The Nittany Lions finished with the 15th-ranked class, according to 247Sports. Ohio State was No. 5 and Michigan No. 14 from the Big Ten. Georgia beat out Alabama for the No. 1 class, while Clemson was third.
Franklin opened his comments Wednesday by addressing the three coaching staff changes since the end of the season.
“That’s probably the hard part is I view my job as the head coach is to serve our players and serve the staff and helping everybody achieve their dreams, whether that is to graduate, whether that is to get a job on Wall Street, whether that is to go to the NFL, a combination of those things, or whether that’s guys being able to have the opportunity to grow professionally,” Franklin said.
“It’s pretty cool when you look at it,” he noted of the opportunities for the coaches. “Obviously it’s challenging, and I’m not saying I love it. But also it’s cool when you look at. We’ve had two assistants (Joe Moorhead and Ricky Rahne) leave to become head coaches. We’ve had two assistants leave to be offensive coordinators, one assistant now at the NFL in Sean (Spencer).” The latest departure was Spencer last week, as he’s now defensive line coach of the Ne York Giants.
“Sean was kind of one of the few guys left that’s been with me from the beginning, so for me and Brent (Pry), you’re talking about kind of our road dog for 10 years,” the coach said. “We’ve been together for a long time. Sean was great, very up front about the whole situation, and obviously being from the region and his wife being from New York, it just made sense.”
As for not bringing back offensive line coach Matt Limegrover, Franklin didn’t offer any specifics.
“We’re very appreciative of the time that we had, and Coach did a great job. Coach did a great job,” Franklin said. “His family is awesome, all those types of things. But I felt like a change was needed, for a number of reasons that I don’t know if are necessarily appropriate in this setting.”
Kirk Ciarrocca was available to the media for the first time since becoming the Lions’ new offensive coordinator. He said PSU being a Top 10 team and being in contention for a College Football Playoff berth was attractive to him.
“The other thing that I really loved was I felt like Coach (Franklin) has done a great job getting the program there, and they hadn’t done it in a while,” Ciarrocca said. “I felt like I wanted to be a part of something like that. It felt special to me.
“The third thing was the fact that I grew up outside of Harrisburg and grew up as a Penn State fan.
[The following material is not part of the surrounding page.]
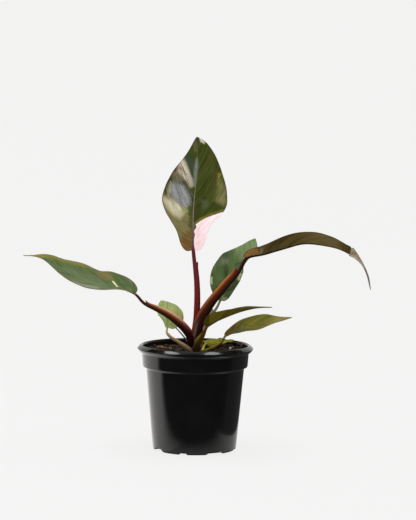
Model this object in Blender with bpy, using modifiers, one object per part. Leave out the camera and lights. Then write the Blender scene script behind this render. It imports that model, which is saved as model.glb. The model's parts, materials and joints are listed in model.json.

A chance to come back and coach at a school that I dreamed about playing at — which I was not good enough to do — it’s really a dream come true.”
Ciarrocca said the coaches have been working at merging his offensive system with what already has been in place at Penn State.
“Taking the things that I’ve noticed they’re already doing here, doing really well, that I think compliment and add to the system of what we’ve done at Minnesota,” he added.
“Ultimately, it’s about what do your players do best? Accentuate their strengths and limit their weaknesses. That’s something I’ve always been able to do, no matter where I coached. I’m excited about doing that here. I love the talent we have here to do that.”
Ciarrocca also was asked about his first impressions of quarterback Sean Clifford.
“I love Sean,” he said. “When I got down to the Cotton Bowl, I’m pretty sure he was the first guy I had a conversation with. As soon as I got out of the car, they were coming out and he saw me, came over and introduced himself.
“We got to talk, and I felt a real connection with him right away. Very intelligent, very hard worker. Absolutely wants to be great and he’s willing to pay the price to accomplish that. Really excited to work with him and help him realize his potential.”
Mum on lawsuits
Franklin and Penn State are defendants in two lawsuits — one by a former team doctor and the other by a former player who has claimed hazing — and the coach was asked about those Wednesday.
“I think we’ve already released statements on those things,” Franklin said. “I think the same statement we had before covers it, as well.”